Ispirandosi a Eduardo Viveiros de Castro, studioso delle società dell’Amazzonia e autore del libro Metafisiche cannibali (Ombre Corte, 2017), Piasere propone una teoria prospettivista. Ciò che accomuna gli esseri umani è la capacità di dar vita a rappresentazioni e sguardi che sono tra loro commensurabili, creando una molteplicità di mondi possibili. La diversità culturale, quella che le Dichiarazioni universali sui diritti dell’uomo sempre più valorizzano, non è costituita da un insieme di «sostanze» immutabili, come le macchie di colore del vestito di arlecchino. «Le culture sono semmai pensate come sfumanti le une sulle altre, senza confini precisi, con aloni che si sovrappongono in abbondanza», scrive Piasere. Soprattutto, i punti di vista sui mondi (le prospettive dunque) sono generativi e non statici. Lo dice bene l’articolo 7 della Dichiarazione universale sulla diversità culturale (Unesco, Parigi, 2001), laddove afferma: «La creazione si basa sulle radici della tradizione culturale, ma si sviluppa in contatto con altre culture».

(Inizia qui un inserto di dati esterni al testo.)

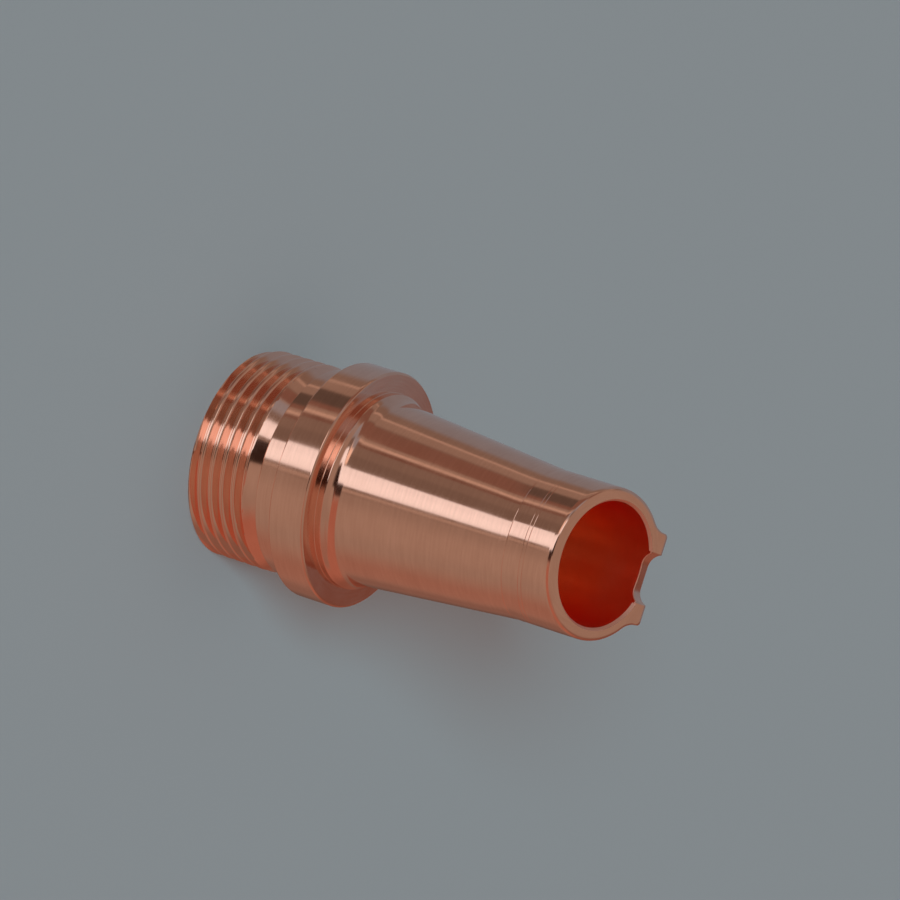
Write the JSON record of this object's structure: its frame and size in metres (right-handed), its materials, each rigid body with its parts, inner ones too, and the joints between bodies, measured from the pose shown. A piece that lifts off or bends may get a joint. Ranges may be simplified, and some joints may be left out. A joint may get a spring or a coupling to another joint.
{
  "type": "laser welding nozzle",
  "caption": "Copper nozzle for a hand-held laser welding head: screw end, seating collar, long cone and slanted tip with a wire notch.",
  "frame": {"origin": "centre of the rear face, at the screw end", "axes": "+Z along the bore towards the tip, +Y towards the wire notch"},
  "size_m": [0.018, 0.018, 0.0325],
  "materials": {
    "copper": "bright turned copper, with fine turning marks round the axis"
  },
  "bodies": {
    "root": {"nozzle": "copper"}
  },
  "joints": []
}
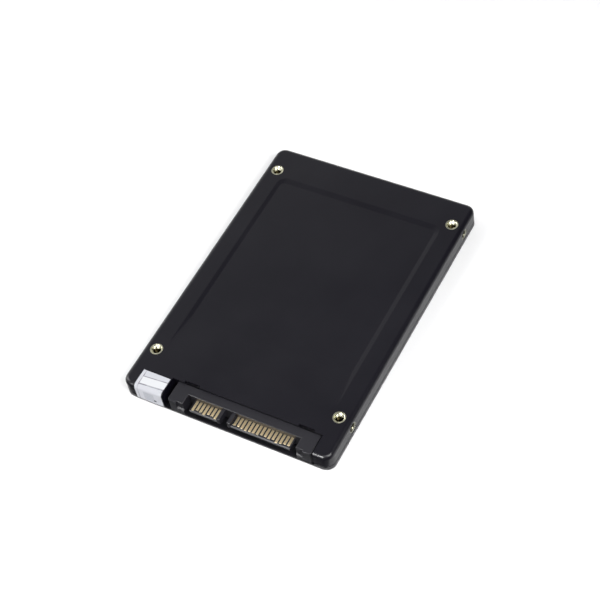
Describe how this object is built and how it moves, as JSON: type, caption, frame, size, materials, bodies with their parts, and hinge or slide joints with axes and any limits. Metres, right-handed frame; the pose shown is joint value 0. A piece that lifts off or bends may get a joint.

L’assenza di normalità, l’insufficienza dei metri di valutazione, non ci chiude in un relativismo senza vie di uscita. A patto di condividere una visione prospettica e non sostanzialista delle culture e delle appartenenze a cui esse danno vita. A patto di tenere conto che le definizioni della diversità non sono mai del tutto «ingenue», ma risentono di relazioni di potere e spesso di rapporti di egemonia e subordinazione. Di che riflettere, insomma, in tema di diritti umani e democrazia. «La nuova democrazia è quell’ordinamento politico in cui le culture non sono pensate come specie o razze zoologiche di cui siamo prigionieri, ma come possibilità di scelta per migliorare la propria vita dal proprio punto di vista », conclude Piasere.